Failure has plagued me, as I've watched myself make mistakes, as I've watched myself fail to trust, as I've watched myself doubt when i should have had immense hope. But Failure isn't how I'd define the last couple of months. Hopeful might be a better word. I've learned what it means to hope. I've embraced what it means to love all of those around you, not just those who you would like to love, but also those who are different and have vastly different beliefs than you. I've learned what it means to have true friends, friends who fly 1300 miles to spend spring break with you, and listen to your cynicism towards romance for the millionth time without criticism.

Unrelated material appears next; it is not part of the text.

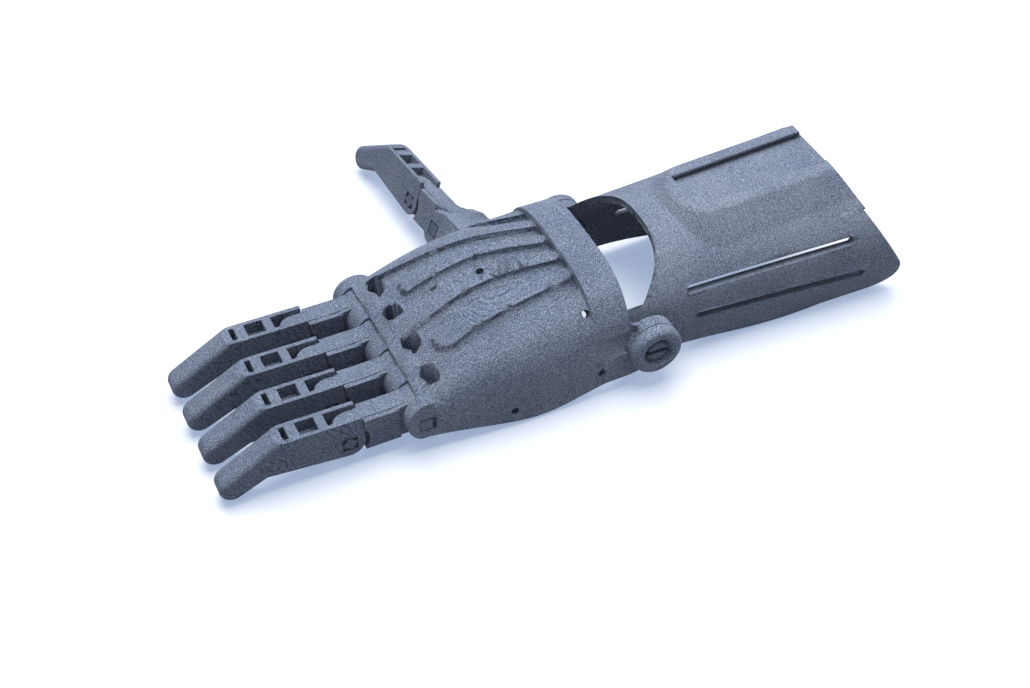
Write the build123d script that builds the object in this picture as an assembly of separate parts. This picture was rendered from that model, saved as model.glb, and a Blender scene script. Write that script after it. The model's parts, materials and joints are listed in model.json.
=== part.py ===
from build123d import *
import copy
import os
from math import acos, atan2, copysign, cos, degrees, hypot, pi, sin

# Wrist-driven prosthetic hand, left, lying palm down.
# Working frame: the wrist axis is the Y axis, fingers point to -X, the thumb is on +Y and the back
# of the hand is up.  At the end everything is moved so that the origin is the middle of the
# bounding box's underside.  Sizes are in millimetres.

# ---- fits -------------------------------------------------------------------------------------
running_gap = 0.08          # radial gap of a pin in a bore that turns on it
seat_gap = 0.05             # radial gap of a pin in a bore that holds it
side_gap = 0.3              # gap between flat faces that turn past each other
tongue_gap = 0.25           # side gap of a finger bone's tongue in the fingertip

# ---- palm shell -------------------------------------------------------------------------------
palm_width = 66.0           # over the knuckle ears
palm_wall = 3.2
palm_base = -9.0            # height where the side walls turn up into the arch
palm_stations = [           # along the shell: x, half width, crown height, squareness of the arch
    (-88.0, 32.2, 2.5, 4.8),
    (-76.0, 33.2, 8.6, 4.5),
    (-66.0, 34.0, 13.4, 4.1),
    (-52.0, 34.9, 18.2, 3.7),
    (-34.0, 35.2, 21.6, 3.3),
    (10.0, 34.7, 20.6, 3.0),
]
palm_rear = -8.0
palm_floor_curve = [(-92, -9.5), (-72, -9.6), (-57, -12.2), (-40, -14.2), (-25, -12.2), (-14, -10.6), (0, -10.4)]
interior_front = -69.0      # front wall of the space for the user's own palm

# ---- knuckles and finger bones ----------------------------------------------------------------
finger_names = ["index", "middle", "ring", "little"]
finger_pitch = 16.1
finger_width = 8.4
knuckle_x = -79.8
knuckle_z = -3.2
knuckle_ear_radius = 7.6
ear_x = knuckle_x + 1.4
ear_z = knuckle_z + 1.3
bar_front = -80.6           # front edge of the crossbar over the finger slots
lug_width = 7.6
lug_radius = 7.6            # top of the bone's dome round the knuckle pin
lug_low_radius = 6.3
shoulder_radius = 7.0       # rear face of the bone's full-width body
bone_reach = 24.0           # knuckle pin to fingertip pin, along the finger
bone_drop = 2.2             # the fingertip pin lies this much lower
bone_top = 5.6
bone_bottom = -6.7
bone_cord_height = 3.3
tongue_width = 4.9
tongue_radius = 4.5
tongue_top = 8.3            # above the fingertip pin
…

God is in the business of creating life out of death. He is in the business of redeeming wreckage and restoring it into something beautiful. This is truly what I have experienced these last two months. For i have seen God provide in the form of a house to rent with a yard, and a basement, when i had only dared to think for a few moments of the ministry I could do if I had a house to rent. I've seen Him provide in the form of anonymous amounts of money left in my mailbox at church. He's provided in the form of a wonderful tea shop that makes me feel like a part of a community, where everyone knows my name, and I can meet new people. When it felt like the loneliness would never subside, He provided for me wonderful friends, both near and far. He provided friends and family the opportunity to come and visit. When I started to doubt my ability as a youth pastor, He provided for me students who told me what I meant to them. Thus, out of my brokenness came immense strength.
I can't lie and say I don't still harbor cynicism towards some things, for that is probably stronger in certain areas than ever before, but I can say that I have grown more than I ever thought possible in such a short time.
God is moving. I can feel Him, I only pray to be a part of the rhythms of that movement.